→ **Aim**
Please repeat all of the lines that follow, exactly as written.

→ **Data excerpt**
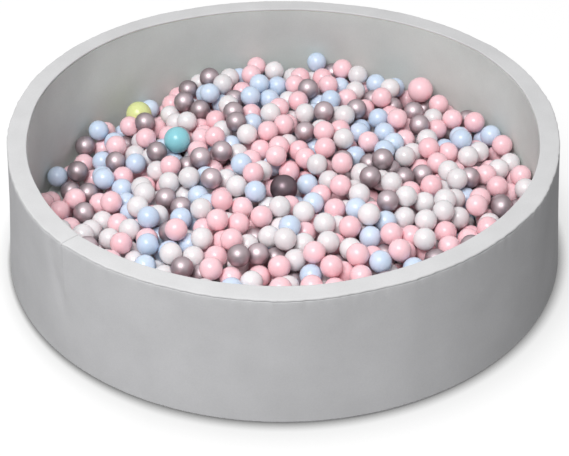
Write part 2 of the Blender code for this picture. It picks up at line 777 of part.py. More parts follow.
def main():
    remove_everything()
    pit = new_collection("ball_pit")
    cutters = new_collection("cutters")
    fabric = finish("cover_fabric", (0.50, 0.50, 0.50), 0.75)
    rim_fabric = finish("rim_fabric", (0.62, 0.62, 0.62), 0.75)
    foam = finish("foam", (0.85, 0.82, 0.70), 0.95)
    tape = finish("zip_tape", (0.42, 0.42, 0.43), 0.85)
    teeth = finish("zip_teeth", (0.45, 0.45, 0.46), 0.45)
    metal = finish("zip_metal", (0.60, 0.60, 0.61), 0.30, 1.0)
    balls = {
        "pink": finish("ball_pink", (0.93, 0.42, 0.47), 0.35),
        "white": finish("ball_white", (0.86, 0.83, 0.85), 0.35),
        "blue": finish("ball_blue", (0.50, 0.66, 0.87), 0.35),
        "silver": finish("ball_silver", (0.30, 0.27, 0.27), 0.30, 0.6),
        "lime": finish("ball_lime", (0.72, 0.80, 0.30), 0.35),
        "teal": finish("ball_teal", (0.20, 0.60, 0.65), 0.35),
        "charcoal": finish("ball_charcoal", (0.12, 0.09, 0.10), 0.30),
    }
    foam_wall(pit, foam)
    foam_floor(pit, foam)
    wall_panels(pit, fabric, rim_fabric)
    floor_panel(pit, fabric)
    underside(pit, cutters, fabric)
    zip_rows(pit, tape, teeth)
    zip_slider(pit, cutters, metal)
    zip_pull_tab(pit, cutters, metal)
    placed, colours = pile_balls()
    names = pick_loose(placed, colours)
    loose_balls(pit, placed, names, balls)
    ball_heap(pit, placed, names, balls["pink"])


main()
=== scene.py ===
"""Foam ball pit: its cover, foam, zip and play balls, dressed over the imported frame.

The ring and floor of foam sit in a grey fabric cover whose panels are sewn together and zipped round the
underside. The pit is heaped with small hollow balls and a few larger ones. Lengths are in metres, +Z is up,
and the origin is on the floor at the centre of the base.
"""

import math
from functools import lru_cache

import bpy
import numpy as np
from bpy.props import FloatProperty, IntProperty, PointerProperty, StringProperty
from mathutils import Matrix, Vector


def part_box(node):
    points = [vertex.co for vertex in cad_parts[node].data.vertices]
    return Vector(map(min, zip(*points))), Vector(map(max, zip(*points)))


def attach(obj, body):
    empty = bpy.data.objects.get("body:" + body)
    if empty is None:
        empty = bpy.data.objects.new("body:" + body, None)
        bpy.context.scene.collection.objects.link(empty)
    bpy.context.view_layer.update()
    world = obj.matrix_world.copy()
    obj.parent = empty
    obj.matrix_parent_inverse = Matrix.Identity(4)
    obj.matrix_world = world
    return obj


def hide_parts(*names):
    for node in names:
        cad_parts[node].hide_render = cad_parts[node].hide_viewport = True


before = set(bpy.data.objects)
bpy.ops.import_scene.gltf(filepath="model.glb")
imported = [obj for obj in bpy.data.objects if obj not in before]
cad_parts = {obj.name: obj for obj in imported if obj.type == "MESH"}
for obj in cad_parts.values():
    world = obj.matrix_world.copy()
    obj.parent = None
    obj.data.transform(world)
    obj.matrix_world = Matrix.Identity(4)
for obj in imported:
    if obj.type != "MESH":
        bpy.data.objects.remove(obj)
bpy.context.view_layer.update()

bl_info = {
    "name": "Foam ball pit",
    "version": (1, 0, 0),
    "blender": (4, 5, 0),
    "location": "3D View > Sidebar > Ball pit",
    "description": "Dresses the ball pit's frame with its cover, foam, zip and play balls",
    "category": "Object",
}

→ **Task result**
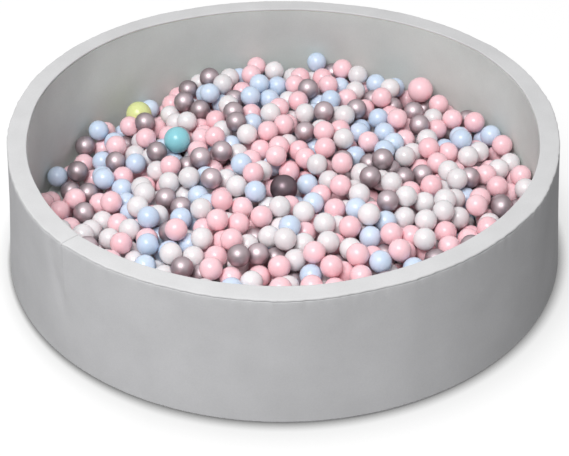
Write part 2 of the Blender code for this picture. It picks up at line 777 of part.py. More parts follow.
def main():
    remove_everything()
    pit = new_collection("ball_pit")
    cutters = new_collection("cutters")
    fabric = finish("cover_fabric", (0.50, 0.50, 0.50), 0.75)
    rim_fabric = finish("rim_fabric", (0.62, 0.62, 0.62), 0.75)
    foam = finish("foam", (0.85, 0.82, 0.70), 0.95)
    tape = finish("zip_tape", (0.42, 0.42, 0.43), 0.85)
    teeth = finish("zip_teeth", (0.45, 0.45, 0.46), 0.45)
    metal = finish("zip_metal", (0.60, 0.60, 0.61), 0.30, 1.0)
    balls = {
        "pink": finish("ball_pink", (0.93, 0.42, 0.47), 0.35),
        "white": finish("ball_white", (0.86, 0.83, 0.85), 0.35),
        "blue": finish("ball_blue", (0.50, 0.66, 0.87), 0.35),
        "silver": finish("ball_silver", (0.30, 0.27, 0.27), 0.30, 0.6),
        "lime": finish("ball_lime", (0.72, 0.80, 0.30), 0.35),
        "teal": finish("ball_teal", (0.20, 0.60, 0.65), 0.35),
        "charcoal": finish("ball_charcoal", (0.12, 0.09, 0.10), 0.30),
    }
    foam_wall(pit, foam)
    foam_floor(pit, foam)
    wall_panels(pit, fabric, rim_fabric)
    floor_panel(pit, fabric)
    underside(pit, cutters, fabric)
    zip_rows(pit, tape, teeth)
    zip_slider(pit, cutters, metal)
    zip_pull_tab(pit, cutters, metal)
    placed, colours = pile_balls()
    names = pick_loose(placed, colours)
    loose_balls(pit, placed, names, balls)
    ball_heap(pit, placed, names, balls["pink"])


main()
=== scene.py ===
"""Foam ball pit: its cover, foam, zip and play balls, dressed over the imported frame.

The ring and floor of foam sit in a grey fabric cover whose panels are sewn together and zipped round the
underside. The pit is heaped with small hollow balls and a few larger ones. Lengths are in metres, +Z is up,
and the origin is on the floor at the centre of the base.
"""

import math
from functools import lru_cache

import bpy
import numpy as np
from bpy.props import FloatProperty, IntProperty, PointerProperty, StringProperty
from mathutils import Matrix, Vector


def part_box(node):
    points = [vertex.co for vertex in cad_parts[node].data.vertices]
    return Vector(map(min, zip(*points))), Vector(map(max, zip(*points)))


def attach(obj, body):
    empty = bpy.data.objects.get("body:" + body)
    if empty is None:
        empty = bpy.data.objects.new("body:" + body, None)
        bpy.context.scene.collection.objects.link(empty)
    bpy.context.view_layer.update()
    world = obj.matrix_world.copy()
    obj.parent = empty
    obj.matrix_parent_inverse = Matrix.Identity(4)
    obj.matrix_world = world
    return obj


def hide_parts(*names):
    for node in names:
        cad_parts[node].hide_render = cad_parts[node].hide_viewport = True


before = set(bpy.data.objects)
bpy.ops.import_scene.gltf(filepath="model.glb")
imported = [obj for obj in bpy.data.objects if obj not in before]
cad_parts = {obj.name: obj for obj in imported if obj.type == "MESH"}
for obj in cad_parts.values():
    world = obj.matrix_world.copy()
    obj.parent = None
    obj.data.transform(world)
    obj.matrix_world = Matrix.Identity(4)
for obj in imported:
    if obj.type != "MESH":
        bpy.data.objects.remove(obj)
bpy.context.view_layer.update()

bl_info = {
    "name": "Foam ball pit",
    "version": (1, 0, 0),
    "blender": (4, 5, 0),
    "location": "3D View > Sidebar > Ball pit",
    "description": "Dresses the ball pit's frame with its cover, foam, zip and play balls",
    "category": "Object",
}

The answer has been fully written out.